Most success in sports is not the result of bold vision, but rather its opposite, cringing conservatism. The franchises people consider great right now – the Dodgers, the Chiefs, the Lightning – are most notable for their aversion to change.
If things could be planned, nine teams would not have passed on Patrick Mahomes in the 2017 draft. Since then, the team that took him would have a more ambitious long-term strategy than ‘Pray that nothing happens to QB1 because you don’t even want to know who QB2 is.’ Having lucked into a human-resources jackpot, Kansas City’s plan is to go with Mahomes until his wheels fall off, and then disintegrate. This is as inevitable as the ebbing of the tides.
It’s the reason nobody in the NHL ever trades a top player, even if they never win. Because their number came up once, and even though they’re bleeding chips, they can’t tear themselves away from that table.

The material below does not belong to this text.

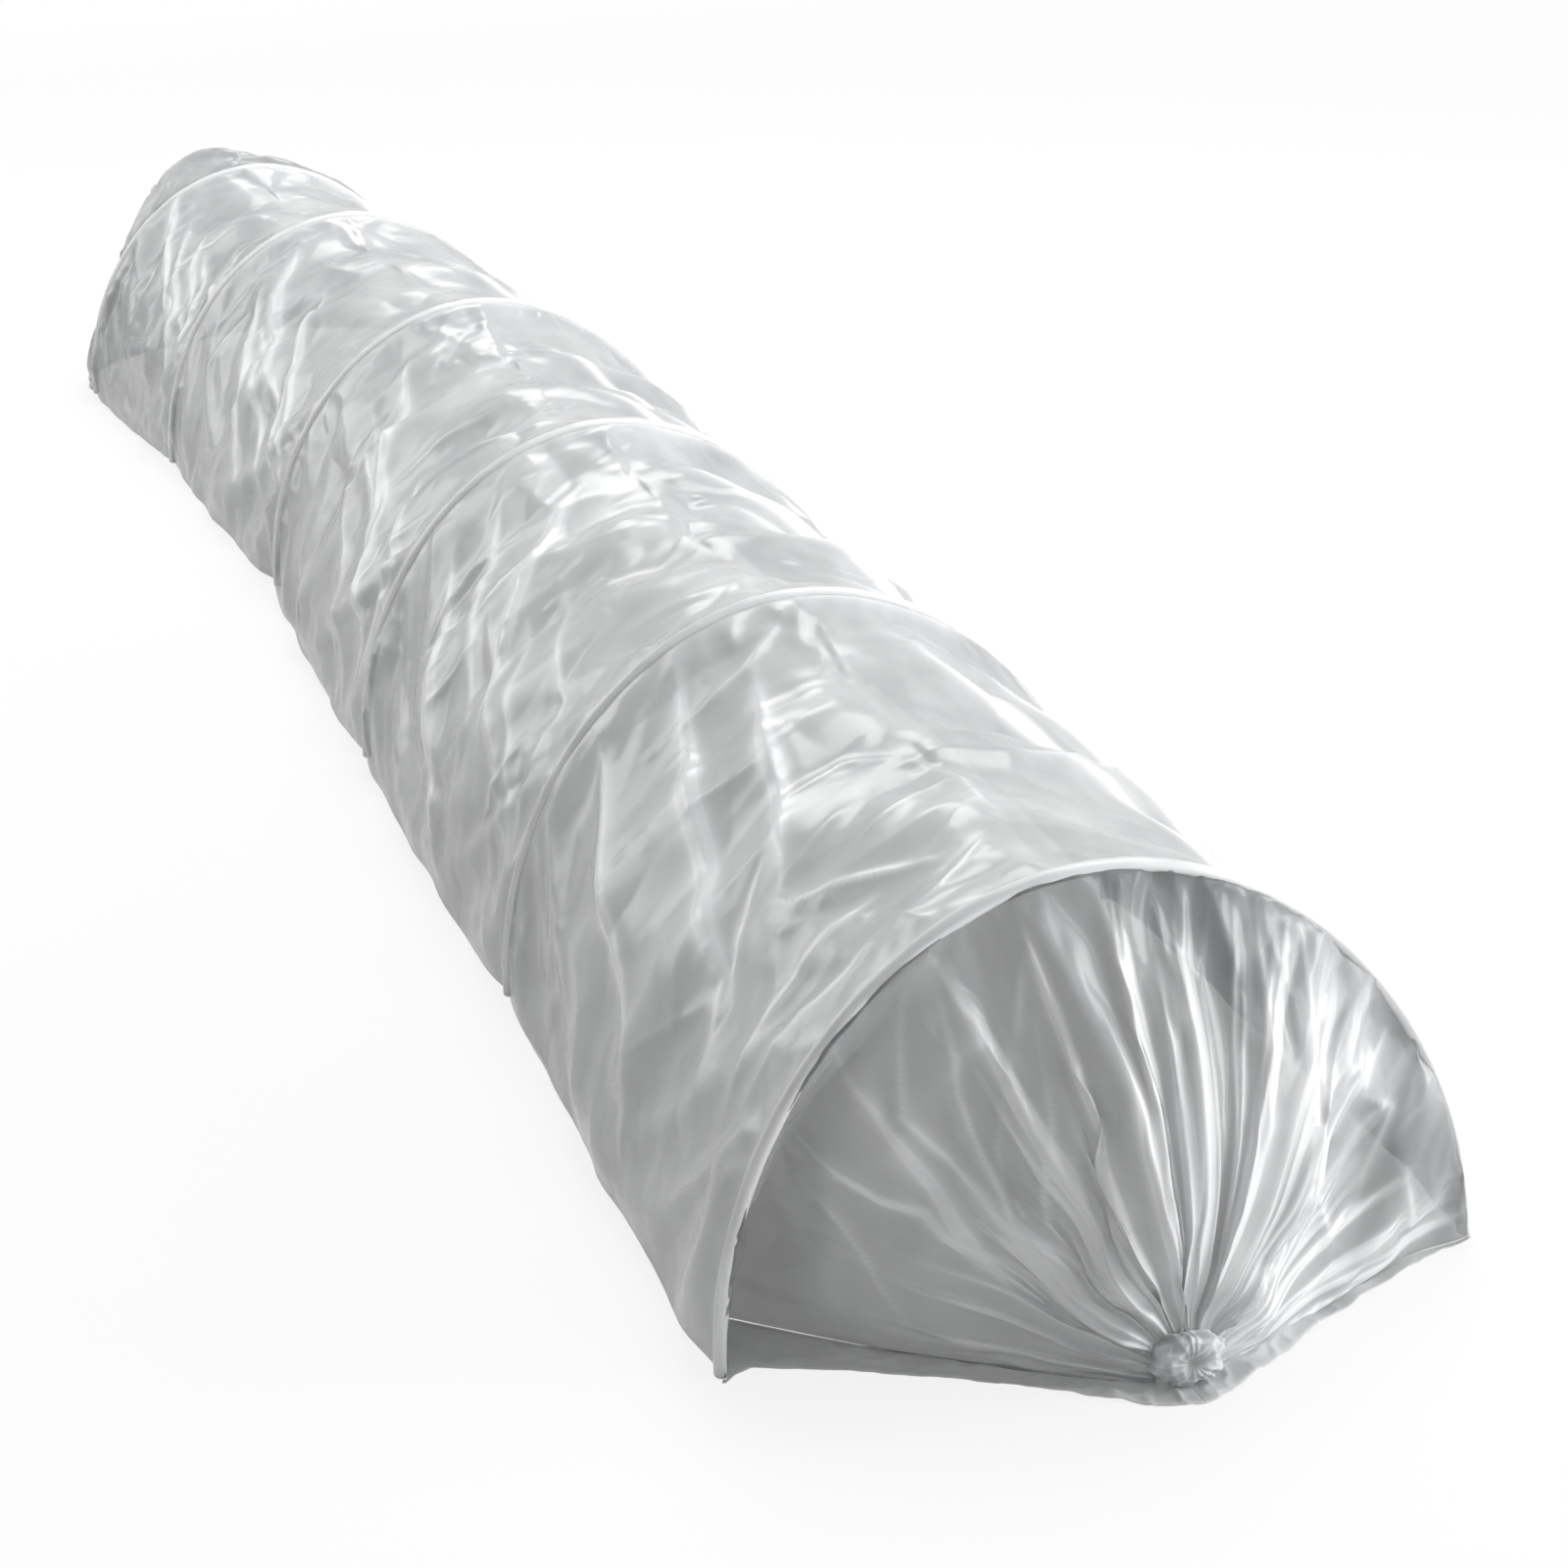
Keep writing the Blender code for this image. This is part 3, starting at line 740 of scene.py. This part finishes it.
def crease_end(film, name, k, turned):
    """Adds pleats, folds and facets to an end's settled film, and marks its milkiness and painted light."""
    place, normal, cut = read_points(film)
    share = cut[:, 1] / END_CUT[name]
    s = cut[:, 0] / ARCH_LENGTH
    feet = np.clip(6 * np.minimum(s, 1 - s), 0.0, 1.0)
    pick = np.random.default_rng(7 if turned else 5)
    out = np.zeros(len(cut))
    crest = np.zeros(len(cut))
    doubled = np.zeros(len(cut))
    for i in range(FINE_PLEATS):
        middle = (i + pick.uniform(0.1, 0.9)) / FINE_PLEATS
        start = pick.uniform(0.0, 0.65) ** 1.2 if not turned else pick.uniform(0.35, 0.6)
        lean = pick.uniform(-0.03, 0.03)
        width = pick.uniform(0.004, 0.010)
        height = pick.uniform(0.0012, 0.0040)
        off = s - middle - lean * share
        fade = np.clip((share - start) / 0.25, 0.0, 1.0) * np.clip((1 - share) / 0.06, 0.0, 1.0)
        if not turned and middle < 0.34:
            # the low left side hangs in a few wide folds, which narrow to pleats only beside the neck
            fade *= 0.25 + 0.75 * np.clip((share - 0.55) / 0.35, 0.0, 1.0)
        fold = height * (0.75 + 2.4 * share**2) * fade * np.exp(-np.abs(off) / width)
        out += fold
        crest = np.maximum(crest, fold / PLEAT_CREST)
        # beside its crest the pleat lies double
        band = pick.uniform(0.006, 0.020)
        inside = np.clip(off / 0.003, 0, 1) * np.clip((band - off) / 0.003, 0, 1)
        doubled = np.maximum(doubled, inside * fade * pick.uniform(0.2, 0.9))
    loose = np.clip((1 - share) / 0.4, 0.0, 1.0)
    if not turned:
        front_view = place[:, [0, 2]] - (hoop_place[k].x, 0.0)
        for width, height, route in FRONT_FOLDS:
            fold = FRONT_FOLD_SHARE * crease(front_view, route, width, height)
            fold = fold * np.clip((1 - share) / 0.10, 0.0, 1.0)
            out += fold
            crest = np.maximum(crest, fold / PLEAT_CREST)
        # the right side is crumpled in small facets as well as the large ones of the whole end
        crumpled = np.clip((front_view[:, 0] - CRUMPLED_FROM) / 0.05, 0.0, 1.0)
        out += facets(front_view, *END_FACETS) * loose
        out += facets(front_view, *CRUMPLED_FACETS) * loose * crumpled
    else:
        out += facets(cut, *END_FACETS) * loose
    out *= feet * np.clip(share / 0.05, 0.0, 1.0)
    push_out(film, place, normal, out)
    # whitest where the pleats lie double and beside the neck, with painted highlights on their crests
    # painted light whitens the upper part of the front's crumpled right side
    base_and_lit_side = 0.30 if turned else 0.06 + 0.35 * crumpled * np.clip((place[:, 2] - 0.05) / 0.08, 0.0, 1.0)
    set_milky_and_painted_light(film, base_and_lit_side + 0.45 * doubled + 0.60 * np.clip(crest, 0, 1.1) ** 2 + 0.30 * share**2)


for name, k, values, turned in ENDS:
    shape = placed(end_shape(**values), k, turned)
    crowding = END_CROWDING[name]
    film = film_grid(
        f"{name}_end", END_AROUND, END_ALONG[name], END_CUT[name], lambda u, t: shape(u, t**crowding)
    )
    film.data.flip_normals()
    # the hoop, the neck and both feet hold the film
    row = END_AROUND + 1
    last = len(film.data.vertices) - row
    held = [i < row or i >= last or i % row in (0, row - 1) for i in range(len(film.data.vertices))]
    settle_within(film, held, END_SLACK, END_WEIGHT, END_REACH)
    crease_end(film, name, k, turned)
    finish_film(film)
    film.data.materials.append(clear_film)
    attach(film, hoop_body[k])
    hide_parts(f"{name}_end_film")

# Bunches: where the film of each end is drawn tight, its folds puff out in front of the neck.
# A puckered ring of doubled, milky film, with a small mouth in its middle that painted shade darkens.
BUNCH_FOLDS = 15
BUNCH_ROUND = 170
BUNCH_RINGS = 44
MOUTH_AT = (-0.08, 0.10)
MOUTH_DEPTH = 0.40
MOUTH_RADIUS = 0.34
# the ball that the bunch is made from is cut off flat behind, this share of its radius from its middle
CUT_OFF = 0.35
PUFF_SHARE = 0.88
UNDERSIDE = 0.0009
bunched_film = film_material(
    "bunched_film", dark=(0.42, 0.43, 0.44), light=(0.70, 0.71, 0.72), thin=0.75, thick=0.95, roughness=0.45
)
for name, body, turn in (("front", "front_frame", 1.0), ("rear", "rear_frame", -1.0)):
    low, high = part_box(f"{name}_gather")
    bpy.ops.object.select_all(action="DESELECT")
    bpy.ops.mesh.primitive_uv_sphere_add(segments=BUNCH_ROUND, ring_count=BUNCH_RINGS, radius=1)
    bunch = bpy.context.object
    bunch.name = f"{name}_bunch"
    middle = (low + high) / 2
    half = (high - low) / 2
    back = high.y if turn > 0 else low.y
    milky_and_painted_light = []
    for vertex in bunch.data.vertices:
        x, y, forward = vertex.co
        radius = math.hypot(x, y)
        angle = math.atan2(y, x)
        at = Vector((x, y, forward)) + Vector((3 * turn, 0, 0))
        crumple = noise.noise(at * 1.7)
        # folds from the mouth outwards, some closer together and some deeper than others
        spread = angle + 0.30 * noise.noise(Vector((1.5 * math.cos(angle), 1.5 * math.sin(angle), 8.0)))
        fold = 1 - abs(math.sin(BUNCH_FOLDS * spread / 2 + 1.8 * crumple)) ** 0.8
        deep = 0.55 + 0.6 * noise.noise(Vector((2.2 * math.cos(angle), 2.2 * math.sin(angle), 4.0)))
        lumps = max(1.0 - 2.4 * abs(noise.noise(at * 2.2)), 0.0) ** 1.5
        ripple = 1.0 + 0.15 * fold * deep * radius + 0.14 * crumple + 0.03 * lumps
        from_mouth = math.hypot(x - MOUTH_AT[0], y - MOUTH_AT[1])
        mouth = MOUTH_DEPTH * math.exp(-((from_mouth / MOUTH_RADIUS) ** 2)) if forward > 0 else 0.0
        reach = (max(forward, -CUT_OFF) - mouth + CUT_OFF) / (1 + CUT_OFF) * PUFF_SHARE
        reach += (0.13 * fold * deep * radius + 0.05 * lumps) * max(forward, 0.0) ** 0.5
        side = middle.x + half.x * ripple * x
        up = middle.z + half.z * min(ripple, 1.12) * y
        vertex.co = Vector((side, back - turn * 2 * half.y * max(reach, 0.0), max(up, UNDERSIDE)))
        # painted shade: the film is darker in the mouth, where shade falls into the opening
        milky_and_painted_light.append(0.15 + 0.45 * fold * deep + 0.5 * lumps - 0.5 * mouth)
    set_milky_and_painted_light(bunch, milky_and_painted_light)
    bunch = finish_mesh(bunch, Vector())
    bunch.data.materials.append(bunched_film)
    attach(bunch, body)
    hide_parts(f"{name}_gather")

# Aprons: the loose film beside each bunch, which lies on the ground outside the foot of the end wall.
# It is slack of the same sheet, crumpled and milky where it is doubled, and drawn together under the bunch.
UNDERLAP = 0.014
UNDER_BUNCH = 0.22
SKIRT = 0.027
LEAST_WIDTH = 0.004
FOOT_STEP = 0.005
HEM_WAVE = 0.0040
HEM_TATTER = 0.0012
CREST_SHARPNESS = 3.0
OFF_FLOOR = 0.0003
# how far the hem lies outside the line from hoop to neck: (near the hoop, at the bunch), left and right
HEM_REACH = {"front": ((-0.014, 0.024), (0.0, 0.019)), "rear": ((0.002, 0.030), (0.002, 0.030))}


def crests(at, scale):
    """Crumple of crossing crest lines, 1 on a crest and falling to 0 beside it."""
    return max(1.0 - CREST_SHARPNESS * abs(noise.noise(at * scale)), 0.0) ** 2


def apron_shape(wall, straight, values, right, hem):
    """Film from under the foot of the end wall out to its hem, and on round to the middle of the bunch."""
    foot = 1.0 if right else 0.0
    turn = -1.0 if right else 1.0
    neck = Vector((values["neck_x"], -values["depth"]))

    def shape(u, t):
        s = (1 + UNDER_BUNCH) * (1 - u if right else u)
        under = max(s - 1.0, 0.0) / UNDER_BUNCH
        s = min(s, 1.0)
        inner = Vector(wall(foot, s)[:2])
        line = Vector(straight(foot, s)[:2])
        before = max(s - FOOT_STEP, 0.0)
        run = Vector(straight(foot, before + FOOT_STEP)[:2]) - Vector(straight(foot, before)[:2])
        out = Vector((turn * run.y, -turn * run.x)).normalized()
        reach = hem[0] * min(1.0, s / 0.06) + (hem[1] - hem[0]) * s**2
        reach = max(reach, LEAST_WIDTH - (line - inner).dot(out))
        # under the bunch the hem turns to run straight across, where the other side's begins
        out = out.lerp(Vector((0.0, -1.0)), under).normalized()
        reach += (SKIRT - reach) * under
        inner = inner.lerp(neck, under) - out * UNDERLAP * s**3
        line = line.lerp(neck, under)
        outer = line + out * reach
        at = Vector((*outer, 0.5))
        outer += out * (HEM_WAVE * noise.noise(at * 24) + HEM_TATTER * noise.noise(at * 90))
        x, y = outer * (1 - t) + inner * t
        # large and small crumples, which stand higher towards the bunch and run out at both edges
        at = Vector((x, y, 0.5))
        lift = (0.0010 + 0.0024 * s**2) * crests(at, 22)
        lift += (0.0004 + 0.0012 * s**2) * crests(at, 60)
        return x, y, OFF_FLOOR + lift * min(1.0, 5 * (1 - t) + 0.15) * min(1.0, 4 * t + 0.4)

    return shape


for name, k, values, turned in ENDS:
    wall = end_shape(**values)
    straight = end_shape(**{**values, "slack": (0.0, 0.0)})
    for side, right in (("left", False), ("right", True)):
        shape = placed(apron_shape(wall, straight, values, right, HEM_REACH[name][right]), k, turned)
        bpy.ops.object.select_all(action="DESELECT")
        bpy.ops.mesh.primitive_grid_add(x_subdivisions=150, y_subdivisions=20, size=1)
        apron = bpy.context.object
        apron.name = f"{name}_loose_film_{side}"
        milky_and_painted_light = []
        for vertex in apron.data.vertices:
            u = vertex.co.x + 0.5
            t = vertex.co.y + 0.5
            vertex.co = shape(u, t)
            # milkiest along the hem, where it is folded under; its crumple crests get painted highlights
            folded = max(1 - 8 * t, 0.0)
            # painted light: a high base value lightens the whole apron, which lies in the tunnel's shadow
            milky_and_painted_light.append(0.40 + 0.4 * noise.noise(vertex.co * 26) + 0.45 * folded + 70 * vertex.co.z)
        set_milky_and_painted_light(apron, milky_and_painted_light)
        apron.data.shade_smooth()
        thicken(apron, offset=0)
        apron.data.materials.append(clear_film)
        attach(apron, hoop_body[k])
        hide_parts(f"{name}_apron_{side}")
        low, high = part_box(f"{name}_apron_{side}")

# Floor and light: a white floor that keeps the object's shadow, under a white sky.
# The light is soft and strongest from above, behind and the right, which leaves the left side greyer.
FLOOR_SIZE = 60
FLOOR_DROP = 0.0002
SHADED_MIDDLE = (-0.05, 1.4, 0.0)
SHADED_RANGE = (2.2, 5.5)
SHADED_WHITE = 0.84
SKY_LIGHT = 0.26
FRONT_TARGET = (-0.05, 0.9, 0.1)
REAR_TARGET = (-0.15, 3.0, 0.15)
# name, place, power, size and target of each lamp
LAMPS = (
    ("sky_panel", (1.0, 2.4, 3.6), 135, 2.4, FRONT_TARGET),
    ("near_panel", (1.5, -2.0, 1.7), 8, 0.5, FRONT_TARGET),
    ("side_panel", (2.7, -0.7, 1.1), 82, 1.6, FRONT_TARGET),
    ("ridge_panel", (0.5, 5.4, 2.4), 20, 1.2, FRONT_TARGET),
    ("rear_panel", (-2.6, 5.4, 2.0), 58, 2.6, REAR_TARGET),
)
bpy.ops.object.select_all(action="DESELECT")
bpy.ops.mesh.primitive_plane_add(size=FLOOR_SIZE)
floor = bpy.context.object
floor.name = "floor"
for vertex in floor.data.vertices:
    vertex.co.z = -FLOOR_DROP
white = new_material("floor_white", (0.86, 0.86, 0.86), 0.9)
grain = cloudy(white, scale=3, detail=2)
between(white, grain, 0.85, 0.87, "Base Color")
white_nodes = white.node_tree.nodes
white_links = white.node_tree.links


def seen(nodes, links):
    """1 for what the camera sees, itself or by way of a reflection or through something clear."""
    rays = nodes.new("ShaderNodeLightPath")
    first = nodes.new("ShaderNodeMath")
    first.operation = "MAXIMUM"
    second = nodes.new("ShaderNodeMath")
    second.operation = "MAXIMUM"
    links.new(rays.outputs["Is Camera Ray"], first.inputs[0])
    links.new(rays.outputs["Is Glossy Ray"], first.inputs[1])
    links.new(first.outputs["Value"], second.inputs[0])
    links.new(rays.outputs["Is Transmission Ray"], second.inputs[1])
    return second.outputs["Value"]


# the floor is plain white away from the object, and near it keeps the object's shadow
white_place = white_nodes.new("ShaderNodeTexCoord")
away = white_nodes.new("ShaderNodeVectorMath")
away.operation = "DISTANCE"
away.inputs[1].default_value = SHADED_MIDDLE
open_floor = white_nodes.new("ShaderNodeMapRange")
open_floor.inputs["From Min"].default_value = SHADED_RANGE[0]
open_floor.inputs["From Max"].default_value = SHADED_RANGE[1]
open_floor.inputs["To Min"].default_value = SHADED_WHITE
open_floor.inputs["To Max"].default_value = 1.0
share = white_nodes.new("ShaderNodeMath")
share.operation = "MULTIPLY"
glow = white_nodes.new("ShaderNodeEmission")
glow.inputs["Strength"].default_value = 1.0
both = white_nodes.new("ShaderNodeMixShader")
white_links.new(white_place.outputs["Object"], away.inputs[0])
white_links.new(away.outputs["Value"], open_floor.inputs["Value"])
white_links.new(seen(white_nodes, white_links), share.inputs[0])
white_links.new(open_floor.outputs["Result"], share.inputs[1])
white_links.new(share.outputs["Value"], both.inputs["Fac"])
white_links.new(white_nodes["Principled BSDF"].outputs["BSDF"], both.inputs[1])
white_links.new(glow.outputs["Emission"], both.inputs[2])
white_links.new(both.outputs["Shader"], white_nodes["Material Output"].inputs["Surface"])
floor.data.materials.append(white)

for name, place, power, size, target in LAMPS:
    bpy.ops.object.light_add(type="AREA", location=place)
    lamp = bpy.context.object
    lamp.name = name
    lamp.data.energy = power
    lamp.data.size = size
    lamp.rotation_euler = (Vector(target) - Vector(place)).to_track_quat("-Z", "Y").to_euler()

# the sky is seen as plain white, but lights the object only weakly
world = bpy.data.worlds.new("daylight")
bpy.context.scene.world = world
world.use_nodes = True
world_nodes = world.node_tree.nodes
world_links = world.node_tree.links
background = world_nodes["Background"]
background.inputs["Color"].default_value = (1, 1, 1, 1)
background.inputs["Strength"].default_value = SKY_LIGHT
backdrop = world_nodes.new("ShaderNodeBackground")
backdrop.inputs["Color"].default_value = (1, 1, 1, 1)
backdrop.inputs["Strength"].default_value = 1.0
shown = world_nodes.new("ShaderNodeMixShader")
world_links.new(seen(world_nodes, world_links), shown.inputs["Fac"])
world_links.new(background.outputs["Background"], shown.inputs[1])
world_links.new(backdrop.outputs["Background"], shown.inputs[2])
world_links.new(shown.outputs["Shader"], world_nodes["World Output"].inputs["Surface"])
bpy.context.scene.view_settings.view_transform = "Standard"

Like William Goldman says about America’s other great entertainment touchstone, Hollywood, “Nobody knows anything.”
Nobody in sports knows anything. Everyone’s guessing.
Someone guessed right on Brady. The result was two decades of domination. Next time, the guess wasn’t so great.
Now some of the same people who made that first, supremely correct guess – maybe the greatest guess in sports history – look like idiots.
In the end, there are no great organizations. There are only great circumstances. The Yankees are good every year not because they’re such a bunch of geniuses, but because they have a formula (pinstripe halo plus no salary cap plus biggest media market in the world plus unlimited resources). Anyone with a semi-decent line of patter could run the Yankees. And they still lose far more often than they win.
The people who do win, even consistently, do so because they’ve hit a gold seam – usually, one or two all-time players. Acquiring those players was either incredibly obvious or the result of blind luck. Once those players go, the smartest-man-in-the-game superlatives go with them.
In collapsing now, the New England Patriots are reaffirming sports’ cycle of life – you are born, you mature, you draft Tom Brady with the 199th pick and then you expire like everyone else.